The Wantagh Board of Education decided to grant property tax exemptions for district residents who have served their country.
The school board unanimously approved a resolution at its March 13 meeting permitting the veteran tax breaks. The board’s action comes on the heels of a bill signed by Andrew Cuomo late last year allowing districts to give veterans a property tax exemption ranging from 10 to 15 percent. Previously, the veteran’s exemption only applied to county and town taxes.
“The service that they gave to their country we are thankful for that and it is our pleasure to grant that exemption,” said Michael Soethout, president of the Wantagh school board. “Wantagh does have a very active veterans community.”
The new approved tax exemptions will result in an average tax increase of $35 for non-veterans, according to district officials. The exemptions, which will impact 18 combat veterans, 209 non-combat veterans and 275 veterans on disability, go into effect for the 2014/15 school year since the board approved them prior to a March 14 state deadline.
Many school boards across the state are unsure of the veteran exemptions since homeowners need to make up the difference for the loss of revenue. Other area school boards who have approved veteran exemption measure include North Bellmore, Levittown, Island Trees and Freeport. The Seaford School District opted not to address the exemptions and wants more clarity on the law's impact before proceeding.
Nearly seven in 10 school board members surveyed by the New York School Boards Association (NYSSBA) earlier this year (69 percent) indicated they oppose the Veteran exemptions.
“School board members strongly support our veterans, but they, believe that reimbursement for the veteran’s exemption should be covered by the state rather than by other local taxpayers,” NYSSBA Executive Director Timothy G. Kremer said in a statement. “The law as is presents school boards with a dilemma. If they adopt the exemption, that would increase taxes for other taxpayers in their district. If they do not adopt the exemption, they could be viewed as not being supportive of veterans.”

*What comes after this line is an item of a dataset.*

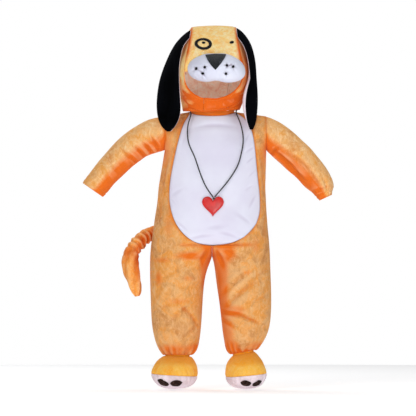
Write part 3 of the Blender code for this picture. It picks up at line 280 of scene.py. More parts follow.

John Sottnik, third vice commander for Wantagh American Legion Post 1273, estimates that the new exemptions approved by the board will account for around a $500 savings on a veteran’s property taxes depending on their home’s assessed value.
“The passage of this bill in Wantagh is a real recognition of our veterans and their families who have served and sacrificed to both preserve and foster the American dream of democracy and freedom,” said Sottnik, who served during the Iraq War in 2006. “As a combat veteran it's good to see our community recognize veterans and this is a great example to our children who will become the next generation, who will inevitably be called to defend our nation and way of life as we live in an era of persistent conflict.”